**Required work**. Please give back word for word the lines below, from the first one through the one with "TABLE_WHITENESS = 0.94".
____________
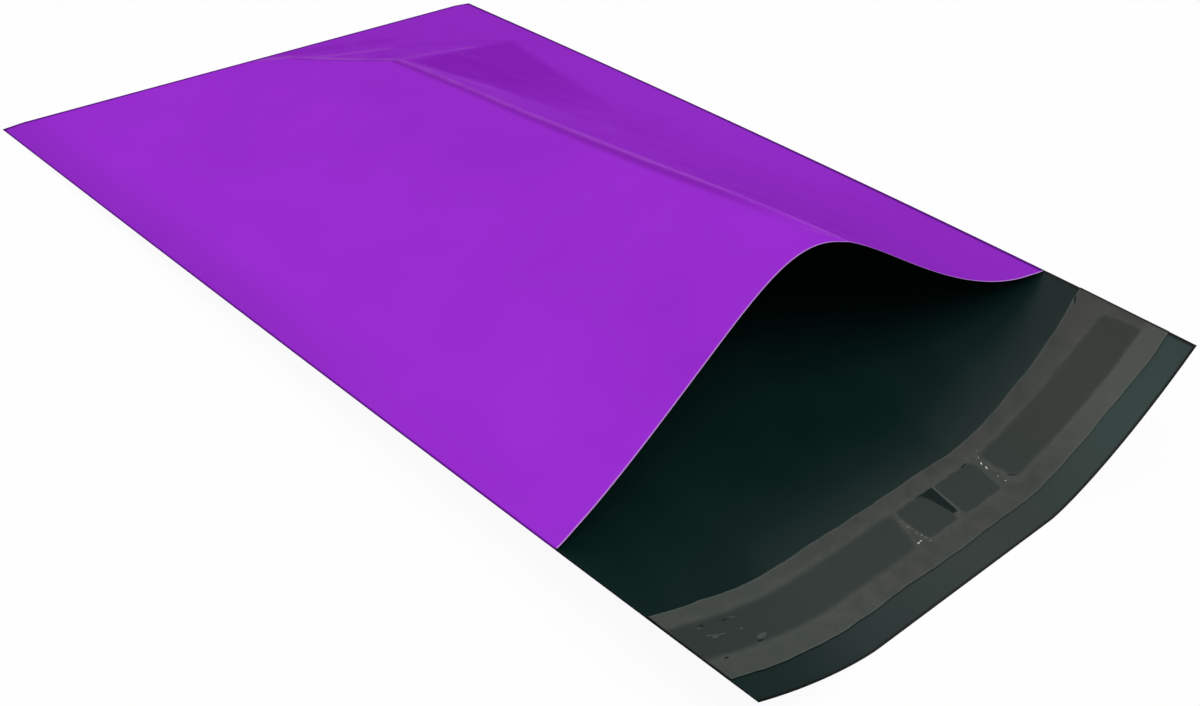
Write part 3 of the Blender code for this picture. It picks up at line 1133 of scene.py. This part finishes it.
colour = coated(
    tree,
    milk,
    (
        (warmer, "#565350", 0.45),
        (outer, "#61655e", 0.6),
        (leftward, "#555d58", 0.4),
        (tented, "#616863", 0.15),
        (contact, "#3d4541", 1.0),
        (olive, "#4a4d42", 0.6),
        (cut, "#717b76", 0.15),
        (flush_end, "#1f2423", 0.9),
        (dark, "#0a1b18", 1.0),
        (glint, "#53605b", 0.8),
        (blisters, "#dfe3df", 1.0),
    ),
)

# %% Sheen and transparency of the liner
FREE_OPACITY, WETTED_OPACITY = 0.78, 0.62
FROST_HEIGHT = 0.00003

opacity = add_node(
    tree,
    "ShaderNodeMapRange",
    {},
    {"Value": contact, "To Min": FREE_OPACITY, "To Max": WETTED_OPACITY},
)[0]
for share in (dark, blisters):
    opacity = add_node(tree, "ShaderNodeMath", {"operation": "MAXIMUM"}, {0: opacity, 1: share})[0]
bump = add_node(
    tree, "ShaderNodeBump", {}, {"Height": frost, "Distance": FROST_HEIGHT, "Strength": 1.0}
)[0]
fill(tree, shader, {"Base Color": colour, "Alpha": opacity, "Normal": bump})
fill(tree, shader, {"Roughness": 0.5, "IOR": 1.49, "Specular IOR Level": 0.15})
print("liner:", len(tree.nodes), "nodes")

# %% The liner
LINER_COLUMNS, LINER_ROWS = 150, 16

liner = strip(
    "release_liner_strip",
    LINER_COLUMNS,
    LINER_ROWS,
    ((0.0, 0.0), (1.0, 1.0)),
    (liner_flap_edge, liner_mouth_edge),
    liner_lift,
    LINER_THICKNESS,
    (liner_film,),
)
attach(liner, "root")
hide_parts("release_liner")

# %% [markdown]
# ## Table, light and camera
#
# The photograph was taken on a white sweep in flat studio light. The table is a large pale
# plane, a little below the bag so that the two don't meet. To the camera it shows as nearly
# pure white and keeps only a soft shadow.

# %% Table
TABLE_REACH, TABLE_DROP = 4, 0.0002
TABLE_WHITENESS = 0.94

table = bmesh.new()
bmesh.ops.create_grid(table, x_segments=1, y_segments=1, size=TABLE_REACH)
bmesh.ops.translate(table, verts=table.verts, vec=(0, 0, -TABLE_DROP))
table_mesh = bpy.data.meshes.new("table")
table.to_mesh(table_mesh)
table.free()
table_top = bpy.data.objects.new("table", table_mesh)
bpy.context.scene.collection.objects.link(table_top)

paper = bpy.data.materials.new("white_sweep_paper")
paper.use_nodes = True
tree = paper.node_tree
shader = tree.nodes["Principled BSDF"]
fill(tree, shader, {"Base Color": linear("#eeeeee"), "Roughness": 0.9, "Specular IOR Level": 0.1})
rays = add_node(tree, "ShaderNodeLightPath", {}, {})
seen = rays["Is Camera Ray"]
for kind in ("Is Glossy Ray", "Is Transmission Ray"):
    seen = add_node(tree, "ShaderNodeMath", {"operation": "MAXIMUM"}, {0: seen, 1: rays[kind]})[0]
seen = add_node(
    tree, "ShaderNodeMath", {"operation": "MULTIPLY"}, {0: seen, 1: TABLE_WHITENESS}
)[0]
white = add_node(tree, "ShaderNodeEmission", {}, {"Color": (1, 1, 1, 1), "Strength": 1.0})[0]
both = add_node(tree, "ShaderNodeMixShader", {}, {0: seen, 1: shader.outputs[0], 2: white})[0]
tree.links.new(both, tree.nodes["Material Output"].inputs["Surface"])
table_mesh.materials.append(paper)
print("table:", 2 * TABLE_REACH, "m wide")

# %% [markdown]
# The light is a white surround that is dim at the horizon and even from 40 degrees up. One
# large soft lamp stands high in front of the mouth, a little to the left. It lights the flap
# and reaches into the bag, where it leaves a soft gradient. The camera sees the surround as
# plain white.

# %% Surround
SURROUND_LIGHT = 0.66
HORIZON_LIGHT = 0.08
DIM_BELOW, EVEN_ABOVE = 0.05, 0.65

world = bpy.data.worlds.new("white_studio")
world.use_nodes = True
bpy.context.scene.world = world
tree = world.node_tree
direction = add_node(tree, "ShaderNodeTexCoord", {}, {})["Generated"]
height = add_node(tree, "ShaderNodeSeparateXYZ", {}, {0: direction})[2]
glow = add_node(
    tree,
    "ShaderNodeMapRange",
    {"interpolation_type": "SMOOTHSTEP"},
    {
        "Value": height,
        "From Min": DIM_BELOW,
        "From Max": EVEN_ABOVE,
        "To Min": HORIZON_LIGHT,
        "To Max": SURROUND_LIGHT,
    },
)[0]
to_camera = add_node(tree, "ShaderNodeLightPath", {}, {})["Is Camera Ray"]
strength = add_node(
    tree, "ShaderNodeMix", {"data_type": "FLOAT"}, {0: to_camera, 2: glow, 3: 1.0}
)[0]
fill(tree, tree.nodes["Background"], {"Color": (1, 1, 1, 1), "Strength": strength})
print("surround light:", HORIZON_LIGHT, "at the horizon and", SURROUND_LIGHT, "above")

# %% Lamp
LAMP_PLACE = Vector((-0.5, -1.3, 2.5))
LAMP_SIZE, LAMP_POWER = 1.8, 42

light = bpy.data.lights.new("key_lamp", "AREA")
light.shape = "SQUARE"
light.size = LAMP_SIZE
light.energy = LAMP_POWER
lamp = bpy.data.objects.new("key_lamp", light)
lamp.location = LAMP_PLACE
lamp.rotation_euler = (-LAMP_PLACE).to_track_quat("-Z", "Y").to_euler()
bpy.context.scene.collection.objects.link(lamp)
print("lamp:", round(LAMP_PLACE.length, 2), "m away")

# %% [markdown]
# The camera stands low over the left front corner of the flap, turned a little on its own axis.
# Its place, direction and focal length were worked out from where the corners of the bag fall in
# the photograph.

# %% Camera
CAMERA_PLACE = (-0.3713, -0.3260, 0.3276)
CAMERA_TURN = (53.525, -8.245, -44.656)
CAMERA_LENS = 49.91
SENSOR_WIDTH = 36

lens = bpy.data.cameras.new("camera")
lens.lens = CAMERA_LENS
lens.sensor_width = SENSOR_WIDTH
camera = bpy.data.objects.new("camera", lens)
camera.location = CAMERA_PLACE
camera.rotation_euler = [math.radians(angle) for angle in CAMERA_TURN]
bpy.context.scene.collection.objects.link(camera)
bpy.context.scene.camera = camera
bpy.context.scene.view_settings.view_transform = "Standard"
print("camera:", round(camera.location.length, 3), "m from the middle of the bag")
____________
**Final answer**.
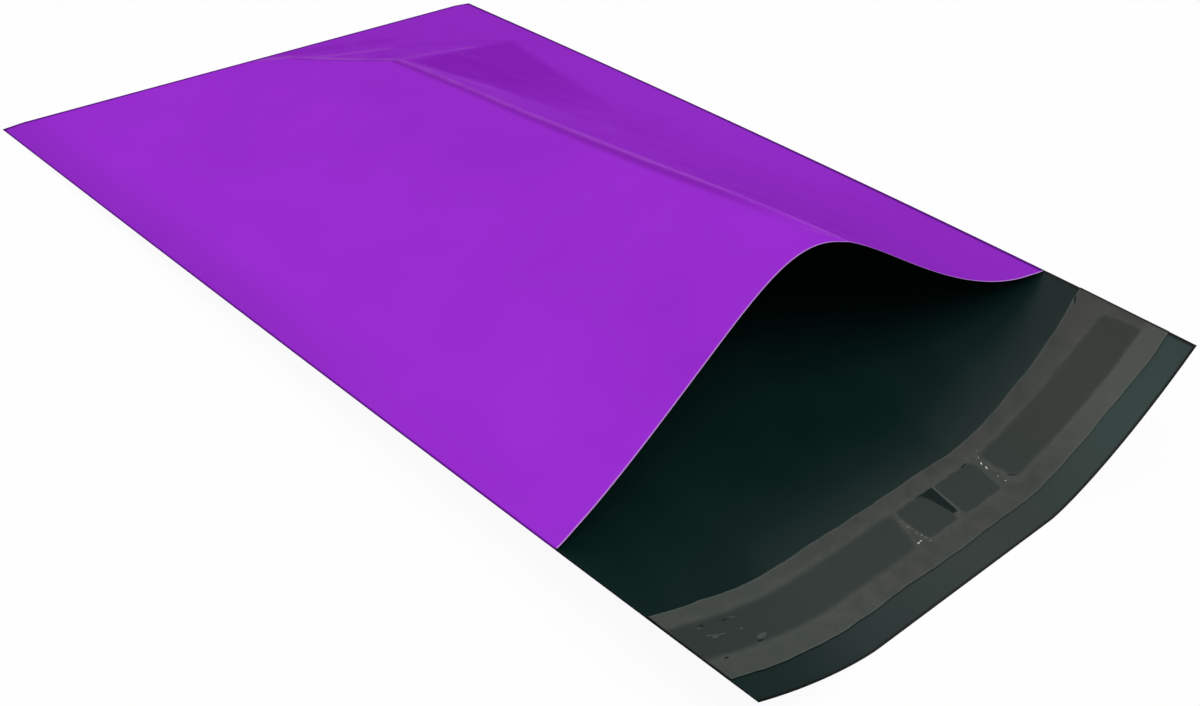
Write part 3 of the Blender code for this picture. It picks up at line 1133 of scene.py. This part finishes it.
colour = coated(
    tree,
    milk,
    (
        (warmer, "#565350", 0.45),
        (outer, "#61655e", 0.6),
        (leftward, "#555d58", 0.4),
        (tented, "#616863", 0.15),
        (contact, "#3d4541", 1.0),
        (olive, "#4a4d42", 0.6),
        (cut, "#717b76", 0.15),
        (flush_end, "#1f2423", 0.9),
        (dark, "#0a1b18", 1.0),
        (glint, "#53605b", 0.8),
        (blisters, "#dfe3df", 1.0),
    ),
)

# %% Sheen and transparency of the liner
FREE_OPACITY, WETTED_OPACITY = 0.78, 0.62
FROST_HEIGHT = 0.00003

opacity = add_node(
    tree,
    "ShaderNodeMapRange",
    {},
    {"Value": contact, "To Min": FREE_OPACITY, "To Max": WETTED_OPACITY},
)[0]
for share in (dark, blisters):
    opacity = add_node(tree, "ShaderNodeMath", {"operation": "MAXIMUM"}, {0: opacity, 1: share})[0]
bump = add_node(
    tree, "ShaderNodeBump", {}, {"Height": frost, "Distance": FROST_HEIGHT, "Strength": 1.0}
)[0]
fill(tree, shader, {"Base Color": colour, "Alpha": opacity, "Normal": bump})
fill(tree, shader, {"Roughness": 0.5, "IOR": 1.49, "Specular IOR Level": 0.15})
print("liner:", len(tree.nodes), "nodes")

# %% The liner
LINER_COLUMNS, LINER_ROWS = 150, 16

liner = strip(
    "release_liner_strip",
    LINER_COLUMNS,
    LINER_ROWS,
    ((0.0, 0.0), (1.0, 1.0)),
    (liner_flap_edge, liner_mouth_edge),
    liner_lift,
    LINER_THICKNESS,
    (liner_film,),
)
attach(liner, "root")
hide_parts("release_liner")

# %% [markdown]
# ## Table, light and camera
#
# The photograph was taken on a white sweep in flat studio light. The table is a large pale
# plane, a little below the bag so that the two don't meet. To the camera it shows as nearly
# pure white and keeps only a soft shadow.

# %% Table
TABLE_REACH, TABLE_DROP = 4, 0.0002
TABLE_WHITENESS = 0.94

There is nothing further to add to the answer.